Pavel Voronkin’s name came up very early. V is the third letter in the Russian alphabet, and is printed exactly the same as the English B. Voronkin came out looking shattered. He had known it might be so, but we all had encouraged him to think optimistically, and he wept openly and brokenly and told us that because he had been sentenced by special committee, he was to have his case reviewed again at some unstated future date. My stomach knotted at the news. I was almost sure I was in for the same thing. And I was right. I went to the administration building. I stood in front of the commission with my heart beating so loud it would break windows. The four men looked very tired. One of them was in full uniform. His name was General Todorov and he represented the political prisoners. He had served eleven years and been completely rehabilitated.
Todorov said in a tired voice, when he heard my prayer, “We can’t review your case, Doldzhin. We have nothing but a slip of paper with your charges. We have to send to Moscow for your full file from the KGB. It will take between—one and two months, and we will call you back. That’s all. You have to go now. Bring in the next case.”
That was it.
In a few weeks they moved away to do the women of Dzhezkazgan. I consoled myself somehow, I don’t remember how. I think there was a lot of music at night. Pavel and I played a lot of chess and wandered about the half-empty camp, looking at the names and dates and verses and pictures scrawled or scratched or painted on the walls of empty barracks, and picking up the odd spoon or notepaper or books or other things l
eft behind by the thousands who had simply rushed to leave as soon as their release was granted. We had to go back to work. I saw a number of old and familiar faces at Zheldor Poselok, only now they were free men and women. I got a short warm note from Zoya: “Good-by. I will think of you. I embrace you. Zoya.” Well, that was all right. I felt good for her. There was no news from Gertrude.

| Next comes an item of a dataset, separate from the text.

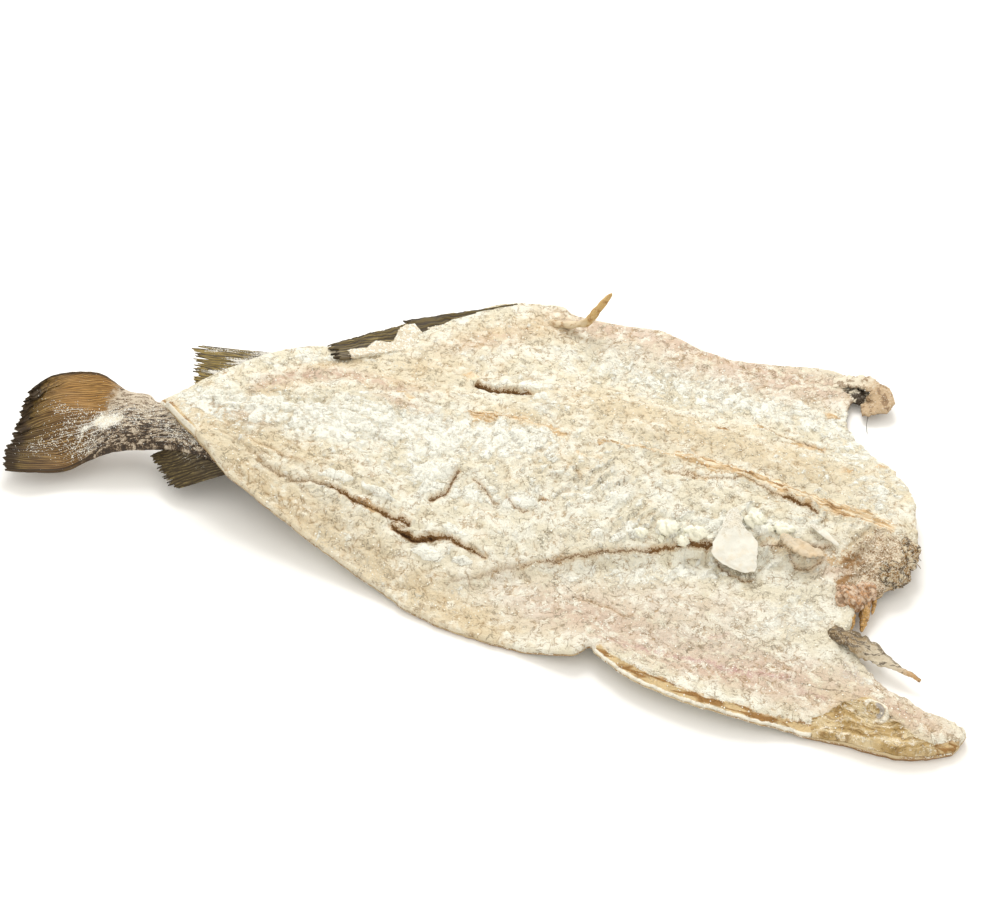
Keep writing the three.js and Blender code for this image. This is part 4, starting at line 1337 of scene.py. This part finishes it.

Adarich was gone, gone on the first day. Kask was gone and the dear, great-hearted non-Russian devil, Nye Russki, who came to me simply and openly and embraced me without a word and then straightened his moustache and his back and walked out of the gates with his sack over his shoulder, tall and quick and happy.
Zyuzin was gone, with his fine guitar and his practical good sense. Epstein was gone, no more photographs. Kublanov and Feldman. Kuznetsov, who worried about spoons. Dear Edik, who would never again be welded into a safe. Aksyonov, whose face I had slapped.
Grigori the acrobat was gone, and so was Stepanov the musician. All the old friends were gone but Pavel Voronkin, and we became closer and closer and vowed we would be friends the rest of our lives. Letters came often for Pavel from Yulya. Often I brought them home with me from Zheldor Poselok.
I got another letter from my mother. Her handwriting was so shaky it was hard to read, and the sentences did not all make sense.
For a while some prisoners were kept in camp until they had arranged new accommodations. The administration moved to head off more accidental deaths by imposing some order on the newly released. But by and by everyone was placed in work and accommodations in Dzhezkazgan or Nikolsky, or put on a train back to his home, and soon there were only a few hundred prisoners left, all in our camp. We heard that the towns of Nikolsky and Dzhezkazgan were overrun with professional criminals taking advantage of the horde of unworldly and innocent new arrivals who knew so little of the world. I wondered if any of my old urki acquaintances or other members of Valentin Intellighent’s tribe from Kuibyshev were plying their trade there.